On May 2015, The National Energy Policy Committee approved the Power Development Plan for 2015 to 2036 introducing significant changes in different aspects such as on national economy with a less impact on people cost of living, energy security with less dependent on natural gas, environment releasing 37% less carbon monoxide (low carbon society in 2050) and on regional integration with more solid commitment with Asean region.
The energy consumption is increasing fast in the South of Thailand but the electric infrastructure still remains obsolete to fit with the growth of consumption in the main touristic areas. According to the Ministry of Energy, the country’s energy consumption is actually growing an average of 2.67 % per year but the demand is growing even faster in the South with an average of 5% annually.
In this socioeconomic context and taken in consideration the importance of the tourist sector for Thailand’s economy, the Energy Generating Authority of Thailand (EGAT) is implementing the modernization of several key energy infrastructures of the country.
As a matter of fact, the plans are very ambitious as during 2017 there will be tenders of 55 contracts for developing high voltage transmission lines in the South of Thailand, where as we said before the demand has grown notably as a consequence of the tourism. The capacity for these tenders will be 500 kilo voltage with a value of 157 million baht and in the south of the country will cover 800 Kilometers.

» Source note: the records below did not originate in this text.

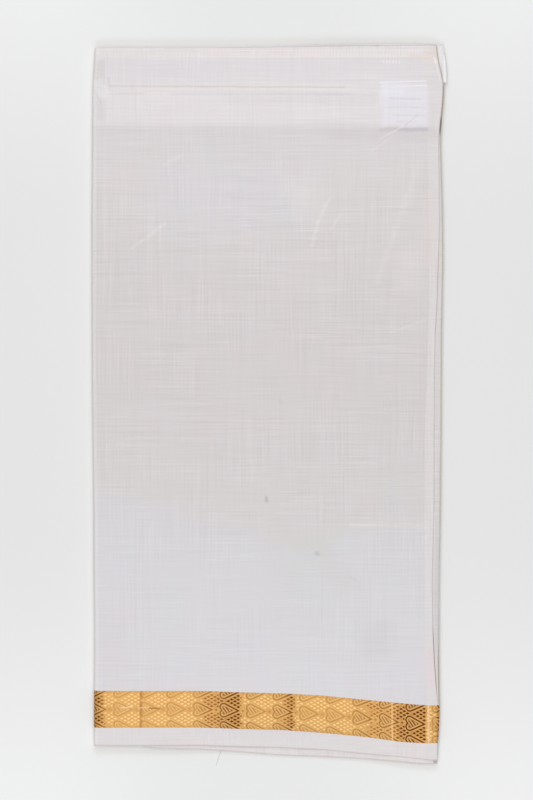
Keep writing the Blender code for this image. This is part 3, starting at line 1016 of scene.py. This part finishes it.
def slubs(bench, x, y):
    """How much lighter or darker the slubs make each place, and the sum of the two long noises."""
    level = bench.noise((0.014, 0.5, 0.4), 0.0, roughness=0.6)
    short = bench.noise((0.045, 1.0, 0.4), 7.0, detail=1.0)
    upright = bench.noise((0.5, 0.014, 0.4), 31.0, roughness=0.6)
    stray = bench.noise((1.0, 0.04, 0.4), 53.0, detail=1.0)
    weft_patches = bench.noise((0.024, 0.03, 0.4), 3.0).smooth(-0.17, 0.2)
    warp_patches = bench.noise((0.03, 0.02, 0.4), 13.0).smooth(-0.15, 0.2)
    bend = bench.noise((0.03, 0.03, 0.4), 23.0) * 9.0
    level_grid = (y * (2 * math.pi / WEFT_GRID) + bend).math("SINE") * weft_patches
    upright_grid = (x * (2 * math.pi / WARP_GRID) + bend).math("SINE") * warp_patches
    weft = (level + short * 0.6) * (weft_patches * 0.9 + 0.3)
    warp = (upright + stray * 0.45) * (warp_patches * 0.9 + 0.3)
    return weft + warp * 0.9 + (level_grid + upright_grid) * 0.075, level + upright


print("threads every", THREAD_PITCH, "mm, in a grid of", WEFT_GRID, "by", WARP_GRID, "mm")

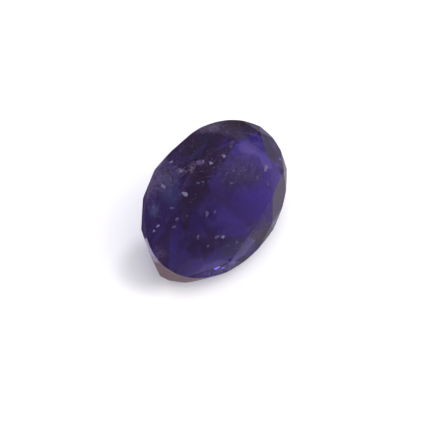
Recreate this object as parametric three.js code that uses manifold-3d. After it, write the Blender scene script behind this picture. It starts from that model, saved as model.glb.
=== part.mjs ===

Due to certain market barriers, obstacles on the accessibility to TOR documentation, several foreign corporations targeting Thailand in this sector are exploring different business models to access and penetrate to this market. In my opinion the amount of upcoming projects, the implementation of PPP projects and the subsequent need of bank guarantees for different bids enhance the possibility for foreign companies to enter successfully into the Thai market via a Joint venture scheme with a local company.
As a foreign legal consultant in Thailand, I see that lawyers specialized on infrastructures and energy can play an important role assisting foreign civil construction and energy companies to correctly enter to the market. Hereby I am referring to traditional and innovative services.
By traditional legal services I refer to assisting on public tenders’ proceedings and advising on the Energy and Civil Construction Regulatory Framework, Licenses and Laws in Thailand such as the Energy Development and Promotion Act, Energy Conservation Act, Investment Promotion Act and Ministerial regulations and other subsidiary legislation, as well as providing full administrative and Legal support preparing, reviewing, drafting and submitting documentation to Public Tender Bids, interpretation of contract documentation for engineering works.
From my point of view, the scope of work can go further as legal professionals are in an excellent position to be able to innovate the range of legal services to identify potential business partners in Thailand, assisting on key business discussions with the decision makers of the top leading Thai civil construction conglomerates, engaging on public procurement with the Thai Administration, conducting on a second stage a Legal and Corporate Due-diligence assessment on these prospective business partners, facilitating the commencement of operations and increasing the potential on obtaining public contracts, providing an invaluable on site market intelligence.